Die neuen Allianzen zu Tisch mögen also auch politisch höchst prekär sein. Für Fundamentalisten ist das alles nichts. Überdies mag ja die Aufforderung, die Welt im Zeichen des oralen Genusses neu zu definieren im Angesicht der, nun ja, BSE-Krise wie ein Pfeifen im Wald erscheinen. Denn „vergiftet“ ist nicht nur das Fleisch, und zwar das durchaus besondere jenes Tieres, das auch als Nahrungslieferant etwas durchaus heiliges hat, und von diesem noch die heiligsten und bizarrsten Teile, vergiftet als Parallelaktion einer alten Tabu-Installation, des Kannibalismus, vergiftet ist auch der Diskurs: Vergiftet ist vor allem jene Instanz dabei, der wir so leichtfertig alle Regelungen überlassen haben: der freie Markt der globalen Produktion.
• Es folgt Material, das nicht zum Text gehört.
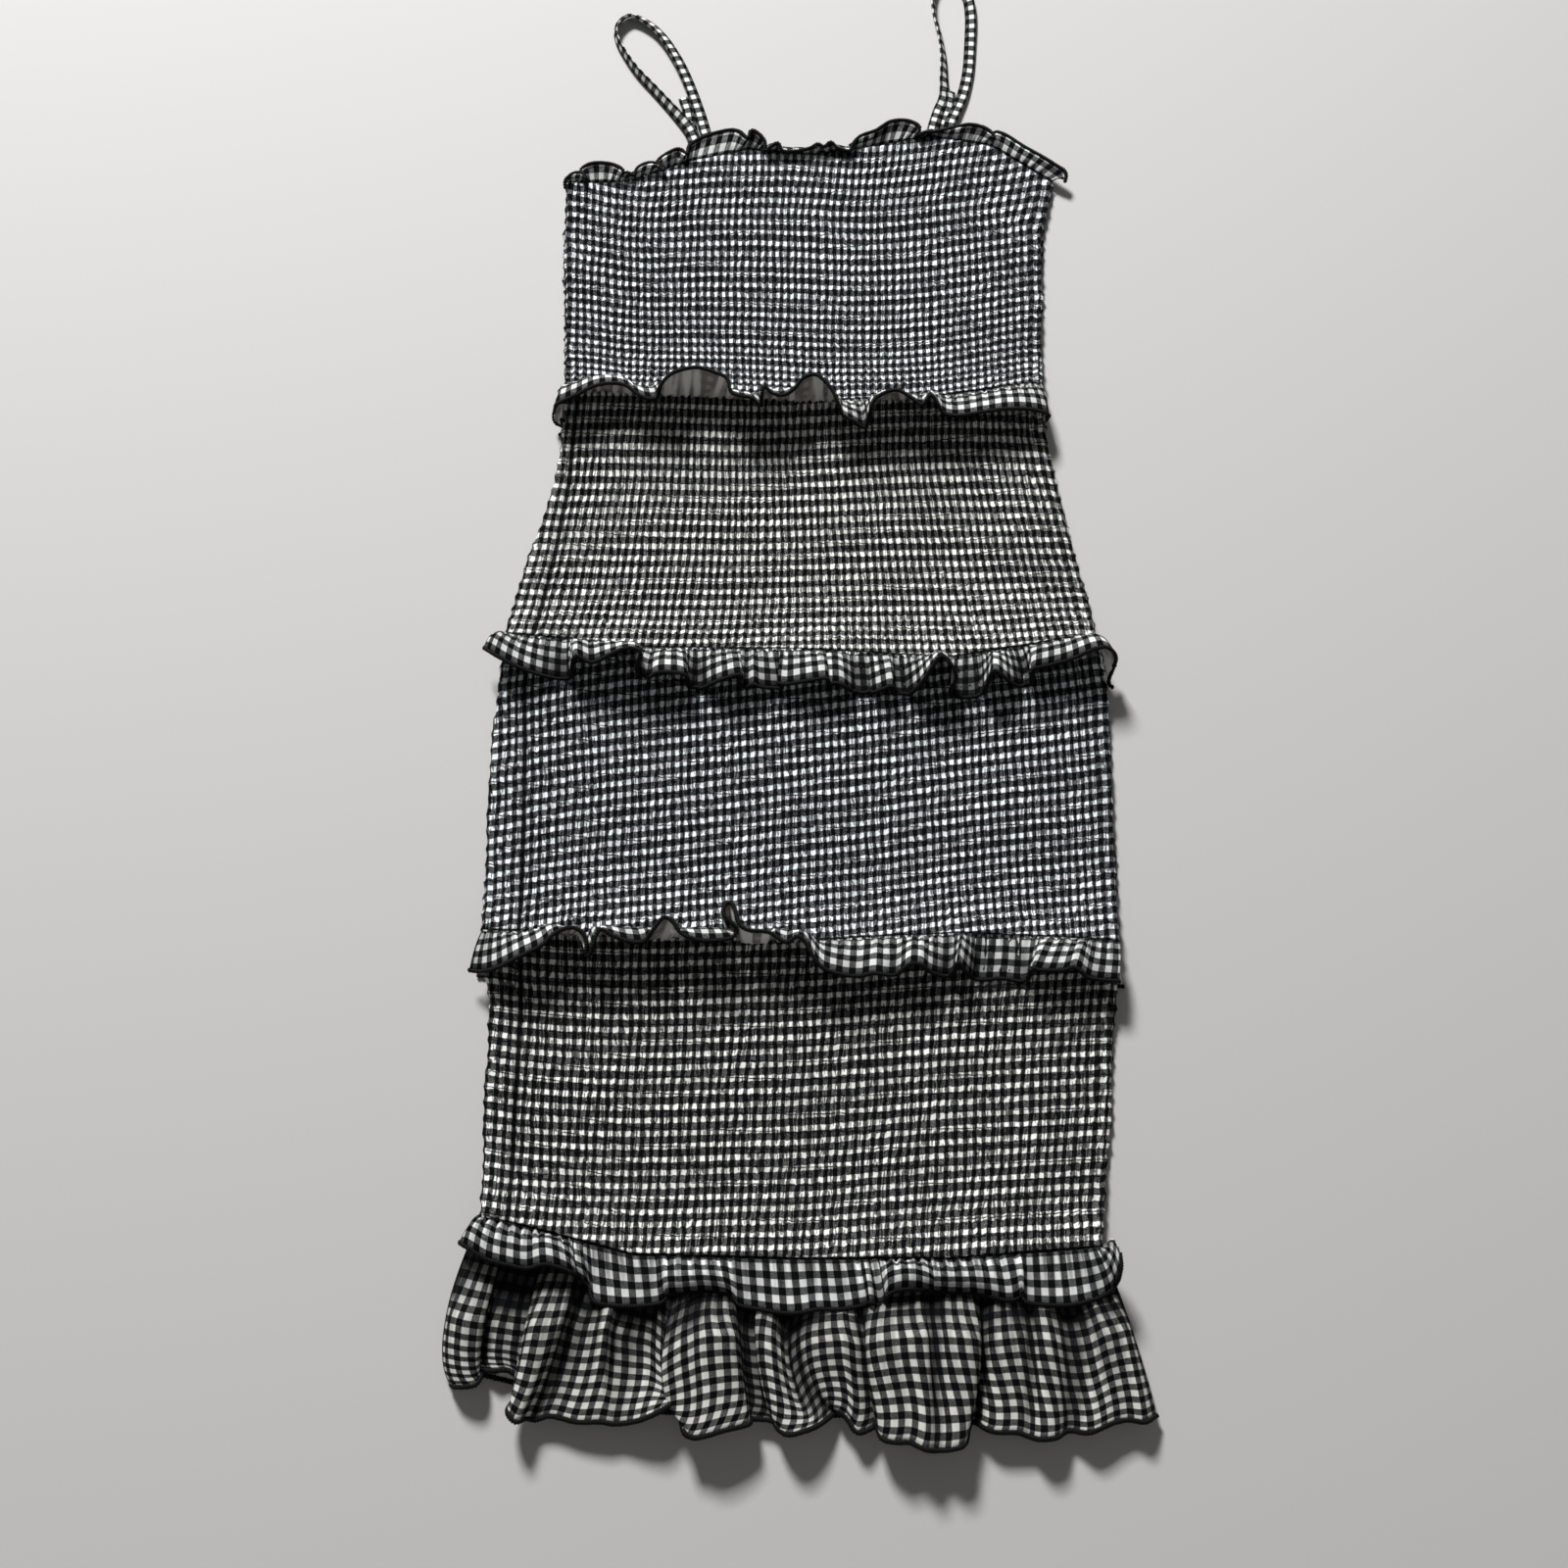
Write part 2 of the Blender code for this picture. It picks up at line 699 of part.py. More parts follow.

Beinahe jede theoretische Überlegung in Bologna ging von einer fundamentalen Beobachtung aus: Das Essen ist die allererste Kultur der „Identifikation“, regional, kulturell aber auch sozial. Und es ist zugleich das ursprünglichste Medium von Erfahrung und Neugier. Um es mit den Worten einer Diskussionsrednerin zu sagen: Dass es das Essen einer Landschaft, einer Stadt – „Bologna la grassa“ – oder einer Klasse gegeben hat, aber nie das Essen einer Nation, aller Propaganda zum Trotz, das zeigt gerade, wie spät und wie künstlich dieser Begriff ist. Wohl war! Ein „Nationalgericht“ ist nichts anderes als Propaganda, you „Krauts“, „Frogs“ und „Spaghettis“ all over the world. „Slow Food“ ist eine regionalistische und anti-nationalistische Bewegung, im besten Fall wird sie Anteil haben an einer neuen, weltweit gültigen und politisch reflektierten Semiologie des Genusses. Wer den Unterschied zwischen einem Tölzer Rehragout und Leipziger Allerlei zu genießen weiß, der kommt wahrscheinlich nicht mehr auf die Idee, von etwas so absurdem wie einer deutschen Leitkultur zu sprechen. Also: Es lebe die vernetzte Welt, und es lebe die kulinarische Provinz! Es lebe das Fressen. Und es lebe die Moral!